COM 563 Studies in Forms of Narrative: The French Novel in the 19th Century (see FRE 523)
A systematic analysis of narrative forms through the close examination of particular texts. At various times the following is considered: the prose romance, the picaresque, the thesis novel, the novel of manners, and shorter forms of fiction.

COM 565 Studies in Forms of Poetry
Modern poetry and poetic theory in French, German, English, and Spanish. Authors include Baudelaire, Mallarmé, Rilke, Celan, Lorca, Borges, Stevens, and Bishop.

COM 568 Special Studies in the Drama (see ENG 560)
Selected problems in dramatic literature and theory.

COM 572 Selected Topics in Critism and Theory: Derrida’s Ethics, History, and Politics (see ENG 572)
The ethical, historical, and political dimensions of Jacques Derrida’s thought and writings.

COM 574, 575 Literature and Society
Selected topics in the relation of literature to social, political, or historical issues. Topics may be offered in either or both terms.

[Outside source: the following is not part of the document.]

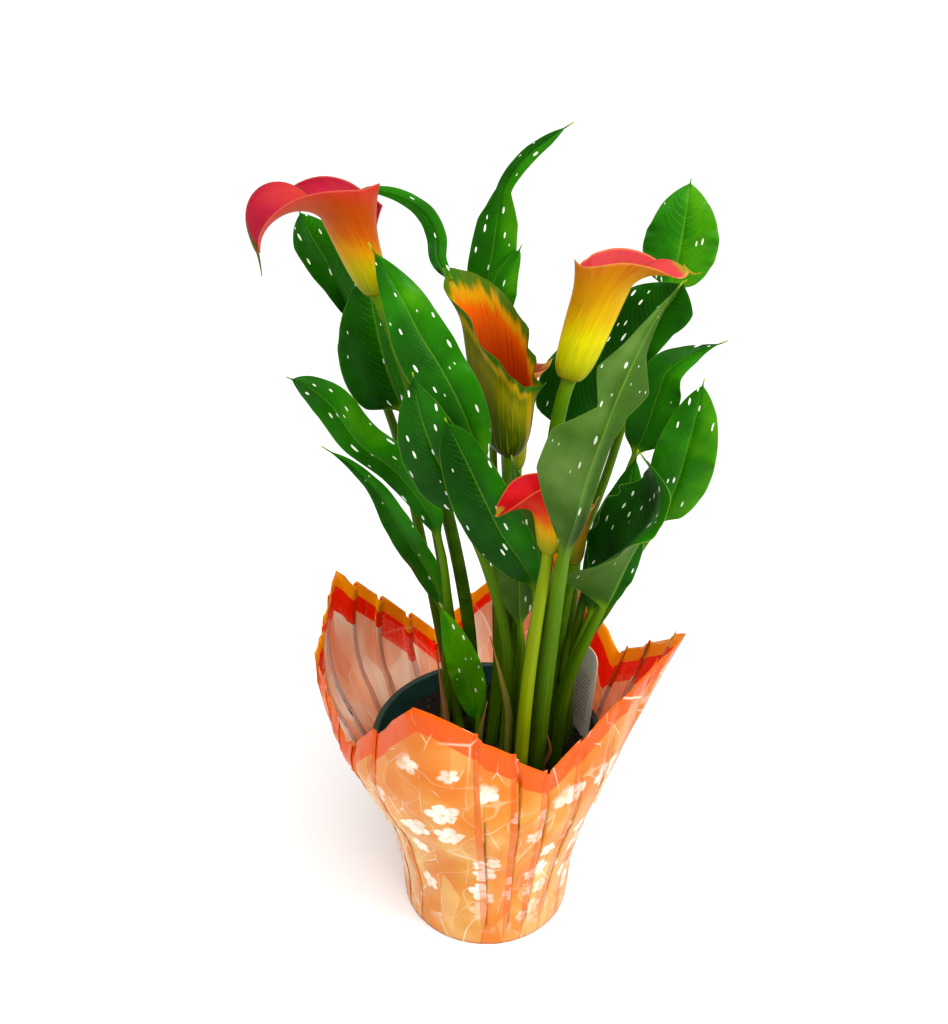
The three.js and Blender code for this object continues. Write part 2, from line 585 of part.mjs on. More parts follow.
// Pot cover: a square film sheet drawn up round the pot in pleats, so that its four
// corners stand high and the middles of its edges low. Each key gives an azimuth, the
// film's radius level with the pot's rim, how far it bellies out above that, the
// radius and height of its edge, and the number of columns on to the next key.

const COVER_KEYS = [
  { azimuth: -114, waist: 89, belly: 2, edge: 104, top: 250, columns: 8 },
  { azimuth: -66, waist: 83, belly: 0, edge: 87, top: 181, columns: 9 },
  { azimuth: -9, waist: 90, belly: 0, edge: 128, top: 246, columns: 6 },
  { azimuth: 28, waist: 90, belly: 0, edge: 106, top: 176, columns: 6 },
  { azimuth: 66, waist: 94, belly: 2, edge: 110, top: 248, columns: 8 },
  { azimuth: 111, waist: 95, belly: 0, edge: 107, top: 160, columns: 8 },
  { azimuth: 156, waist: 98, belly: 9, edge: 112, top: 250, columns: 5 },
  { azimuth: 180, waist: 98, belly: 4, edge: 114, top: 212, columns: 5 },
  { azimuth: 201, waist: 94, belly: 3, edge: 98, top: 166, columns: 8 },
];
const COVER_ROWS = [0, 0.15, 0.3, 0.45, 0.6, 0.75, 0.84, 0.92, 1];
const PLEAT_COLUMNS = 3;
const PLEAT_DEPTH = 3;
const COVER_RINGS = [[0, COVER_FOOT_RADIUS], [44, 63], [92, 73]];
const WAIST_HEIGHT = 140;

// How far the film stands out at a place round the cover, counted in pleats: each
// pleat rises slowly and falls back sharply.
function pleatAt(place) {
  const part = place - Math.floor(place);
  return part < 0.67 ? part / 0.67 : (1 - part) / 0.33;
}

// A point of the film. place is the key number plus the share of the way to the next
// key; rise runs from the base to the edge.
function coverPoint(place, rise, pleat) {
  const index = Math.floor(place) % COVER_KEYS.length;
  const key = COVER_KEYS[index];
  const next = COVER_KEYS[(index + 1) % COVER_KEYS.length];
  const part = place - Math.floor(place);
  const turn = (next.azimuth - key.azimuth + 360) % 360;
  const corner = ({ azimuth, edge, top }) => new THREE.Vector3(
    edge * Math.cos(radians(azimuth)), edge * Math.sin(radians(azimuth)), top,
  );
  const edgePoint = corner(key).lerp(corner(next), part);
  const edge = Math.hypot(edgePoint.x, edgePoint.y);
  const waist = mix(key.waist, next.waist, part);
  const belly = mix(key.belly, next.belly, part);
  const rings = [...COVER_RINGS, [WAIST_HEIGHT, waist], [edgePoint.z, edge]];
  const point = curveThrough(rings.map(([z, r]) => [r, 0, z])).getPoint(rise);
  const bulge = rise > 0.75 ? belly * Math.sin(Math.PI * (rise - 0.75) / 0.25) : 0;
  const depth = PLEAT_DEPTH * smoothstep(0, 0.4, rise);
  const radius = point.x + bulge + depth * (pleatAt(pleat) - 0.5);
  const azimuth = radians(key.azimuth + turn * part);
  const drift = Math.atan2(edgePoint.y, edgePoint.x) - azimuth;
  const angle = azimuth + Math.atan2(Math.sin(drift), Math.cos(drift)) * rise;
  return new THREE.Vector3(radius * Math.cos(angle), radius * Math.sin(angle), point.z);
}

function coverGeometry() {
  const places = [];
  COVER_KEYS.forEach((key, index) => {
    for (let column = 0; column < key.columns; column += 1) places.push(index + column / key.columns);
  });
  const count = places.length;
  const outside = COVER_ROWS.map((rise) => places
    .map((place, column) => coverPoint(place, rise, column / PLEAT_COLUMNS)));
  const inside = outside.map((ring, row) => ring.map((point, column) => {
    const around = ring[(column + 1) % count].clone().sub(ring[(column + count - 1) % count]);
    const above = outside[Math.min(outside.length - 1, row + 1)][column];
    const upward = above.clone().sub(outside[Math.max(0, row - 1)][column]);
    const normal = around.cross(upward).normalize();
    const inner = point.clone().addScaledVector(normal, -COVER_FILM);
    if (row === 0) inner.z = COVER_FILM;
    return inner;
  }));
  return skinRings([...outside, ...inside.reverse()], (row) => row >= outside.length);
}

// Soil: level but lumpy, filling the pot, with a plain hole for each stem.

const SOIL_RINGS = [0.25, 0.5, 0.75, 1];
const SOIL_SIDES = 32;
const HOLE_SPANS = 0.7;
const HOLE_SIDES = 10;

function soilGeometry(stems, slot) {
  const wallAt = (z) => mix(POT_FOOT_RADIUS, POT_RIM_RADIUS - POT_LIP_WALL, z / POT_HEIGHT)
    - POT_WALL - 2 * GAP;
  const lump = (x, y) => 1.6 * Math.sin(x * 0.16 + 1) * Math.cos(y * 0.19) + Math.sin(x * 0.07 - y * 0.11);
  const bottom = 3 + POT_WALL;
  const ring = (radius, height) => Array.from({ length: SOIL_SIDES }, (_, k) => {
    const angle = 2 * Math.PI * k / SOIL_SIDES;
    const [x, y] = [radius * Math.cos(angle), radius * Math.sin(angle)];
    return new THREE.Vector3(x, y, height ?? SOIL_TOP + lump(x, y));
  });
  const rings = [ring(wallAt(bottom), bottom)];
  rings.push(...SOIL_RINGS.toReversed().map((share) => ring(share * wallAt(SOIL_TOP - 3))));
  let soil = toManifold(skinRings(rings));
  for (const { path, radius } of stems) {
    const reach = HOLE_SPANS / (path.length - 1);
    const wide = (radius + 1.3 * GAP) / Math.cos(Math.PI / HOLE_SIDES);
    const hole = tubeAlong(curveThrough(path), 0, reach, 2, () => wide, HOLE_SIDES);
    soil = soil.subtract(toManifold(hole.translate(0, 0, -GAP)));
  }
  return fromManifold(soil.subtract(toManifold(slot)));
}

// Plant tag: a bare card on a pointed stake, pushed into the soil at the right.

const TAG = {
  width: 46, top: 205, corner: 8, taper: 131, point: [29, 104], right: [70.5, 6], azimuth: 117,
  lean: 4,
};

function tagGeometry(thickness, margin = 0) {
  const { width, top, corner, taper, point } = TAG;
  const shape = new THREE.Shape();
  shape.moveTo(-margin, taper);
  shape.lineTo(-margin, top - corner);
  shape.absarc(corner, top - corner, corner + margin, Math.PI, Math.PI / 2, true);
  shape.lineTo(width - corner, top + margin);
  shape.absarc(width - corner, top - corner, corner + margin, Math.PI / 2, 0, true);
  shape.lineTo(width + margin, taper);
  shape.lineTo(point[0], point[1] - margin);
  const card = new THREE.ExtrudeGeometry(shape, {
    depth: thickness, bevelEnabled: false, curveSegments: 4,
  });
  card.translate(0, -taper, -thickness / 2).rotateX(Math.PI / 2 + radians(TAG.lean));
  card.rotateZ(radians(TAG.azimuth));
  return card.translate(...TAG.right, taper);
}

// Scene graph

function coloured(name, geometry, colour, roughness = 0.5) {
  const material = new THREE.MeshStandardMaterial({ color: colour, roughness, metalness: 0 });
  const mesh = new THREE.Mesh(geometry, material);
  mesh.name = name;
  return mesh;
}

const plant = new THREE.Group();
plant.add(coloured("pot_cover", coverGeometry(), "#f08a3c", 0.3));

const planted = new THREE.Group();
planted.position.z = COVER_FILM + GAP;
planted.add(coloured("pot", potGeometry(), "#1f3d33", 0.5));
plant.add(planted);

const stems = [
  ...LEAVES.map(({ path, petiole }) => ({ path, radius: petiole[0] })),
  ...FLOWERS.map(({ path, stem }) => ({ path, radius: stem[0] })),
];
const slot = tagGeometry(TAG_THICKNESS + 3 * GAP, 1.5 * GAP);
plant.add(coloured("soil", soilGeometry(stems, slot), "#1c1712", 1));
plant.add(coloured("plant_tag", tagGeometry(TAG_THICKNESS), "#cfc6b4", 0.5));

for (const leaf of LEAVES) plant.add(coloured(leaf.name, leafGeometry(leaf), "#2f6b1c", 0.4));

for (const flower of FLOWERS) {
  const curve = curveThrough(flower.path);
  const [foot, neck] = flower.stem;
  const stem = tubeAlong(curve, 0, 1, 2 * flower.path.length, (u) => mix(foot, neck, u));
  plant.add(coloured(`scape_${flower.number}`, stem, "#6f9a26"));
  plant.add(coloured(`spathe_${flower.number}`, spatheGeometry(flower), "#e08a1e", 0.45));
  plant.add(coloured(`spadix_${flower.number}`, spadixGeometry(flower), "#e6b420", 0.8));
}

export default plant;
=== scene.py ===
"""Looks of a potted calla lily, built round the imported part: leaves and flowers on
their stems in a nursery pot of soil, inside a pleated and printed film pot cover.
Lengths are in millimetres, +Z up, and become metres where a mesh is made."""

import math
import random

import bpy
import numpy as np
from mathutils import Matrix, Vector


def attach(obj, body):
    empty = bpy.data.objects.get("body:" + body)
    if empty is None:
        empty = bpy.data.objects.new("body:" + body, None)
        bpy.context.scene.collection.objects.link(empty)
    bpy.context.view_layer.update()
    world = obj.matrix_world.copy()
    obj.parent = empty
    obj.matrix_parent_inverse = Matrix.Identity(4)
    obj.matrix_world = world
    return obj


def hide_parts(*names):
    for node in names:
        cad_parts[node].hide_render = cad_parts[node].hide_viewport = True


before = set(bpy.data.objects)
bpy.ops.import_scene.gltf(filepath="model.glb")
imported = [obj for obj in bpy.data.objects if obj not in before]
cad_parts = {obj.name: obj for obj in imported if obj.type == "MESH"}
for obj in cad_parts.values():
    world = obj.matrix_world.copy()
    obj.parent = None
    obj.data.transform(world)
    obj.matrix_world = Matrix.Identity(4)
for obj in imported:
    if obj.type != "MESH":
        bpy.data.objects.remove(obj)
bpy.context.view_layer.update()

# Driving dimensions, as in the part's source
POT_HEIGHT = 143
POT_RIM_RADIUS = 80
POT_FOOT_RADIUS = 52
POT_WALL = 1.6
POT_LIP_HEIGHT = 15
POT_LIP_WALL = 3
POT_LIFT = 1.2
COVER_FOOT_RADIUS = 60
SOIL_TOP = 130
STEM_GAP = 0.6

# Finer than the solids
FILM_THICKNESS = 0.16
BLADE_THICKNESS = 0.7
SPATHE_THICKNESS = 0.7
CARD_THICKNESS = 0.7


# Plain maths

def mix(a, b, t):
    return a + (b - a) * t


def smoothstep(low, high, value):
    t = np.clip((value - low) / (high - low), 0, 1)
    return t * t * (3 - 2 * t)


def evenly(values, t):
    """The value at t of a list spread evenly over 0 to 1."""
    values = np.asarray(values, float)
    place = min(1.0, max(0.0, t)) * (len(values) - 1)
    index = min(len(values) - 2, int(place))
    return mix(values[index], values[index + 1], place - index)


def unit(v):
    return v / np.linalg.norm(v, axis=-1, keepdims=True)


def sin_cos(degrees):
    angle = math.radians(degrees)
    return math.sin(angle), math.cos(angle)


def circle(sides):
    """Angles round a full turn."""
    return 2 * math.pi * np.arange(sides) / sides


def level_ring(radius, z, sides):
    angles = circle(sides)
    return np.stack([radius * np.cos(angles), radius * np.sin(angles), np.full(sides, float(z))], 1)


class Curve:
    """A centripetal curve through points, the same as the one in the part's source."""

    def __init__(self, points):
        self.points = np.asarray(points, float)

    def at(self, u):
        points = self.points
        place = min(1.0, max(0.0, u)) * (len(points) - 1)
        index = min(len(points) - 2, int(place))
        x = place - index
        before = points[index - 1] if index else 2 * points[0] - points[1]
        a, b = points[index], points[index + 1]
        last = index + 2 == len(points)
        after = 2 * points[-1] - points[-2] if last else points[index + 2]
        dt0, dt1, dt2 = (math.sqrt(np.linalg.norm(d)) for d in (a - before, b - a, after - b))
        dt1 = dt1 if dt1 > 1e-4 else 1.0
        dt0 = dt0 if dt0 > 1e-4 else dt1
        dt2 = dt2 if dt2 > 1e-4 else dt1
        ta = ((a - before) / dt0 - (b - before) / (dt0 + dt1) + (b - a) / dt1) * dt1
        tb = ((b - a) / dt1 - (after - a) / (dt1 + dt2) + (after - b) / dt2) * dt1
        return a + ta * x + (3 * (b - a) - 2 * ta - tb) * x ** 2 + (2 * (a - b) + ta + tb) * x ** 3

    def along(self, u):
        step = 0.002
        return unit(self.at(u + step) - self.at(u - step))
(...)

COM 581 Topics in Non-Western and General Literature
By examining one or more literatures of the Near East or East Asia, and by referring to Western examples as well, the course raises literary issues that cannot be aired through the study of Western literature alone. Emphasis in any given year falls on Arabic, Persian, Chinese, or Japanese literature viewed in a comparative context.

COM 583 Russia and the West
A seminar dealing with the Western heritage of 19th- and 20th-century Russian literature and with the Russian impact on the writers of the West. Russian authors may include Pushkin, Gogol, Dostoevsky, Turgenev, Tolstoy, Chekhov, and Mandelstam.

COM 584 Authors in a Comparative Context
Discussions of the works of individual authors, either in comparison with one another (e.g., Dante and Shakespeare, Rilke and Stevens), or within a larger literary milieu, extending beyond a single literature (e.g., Shakespeare as an issue in Western critical literature; imitations of Kafka in America and Europe).

COM 585 Arts of Imitation
A study of the arts of imitation, ranging from literal translation to interpretative adaptation.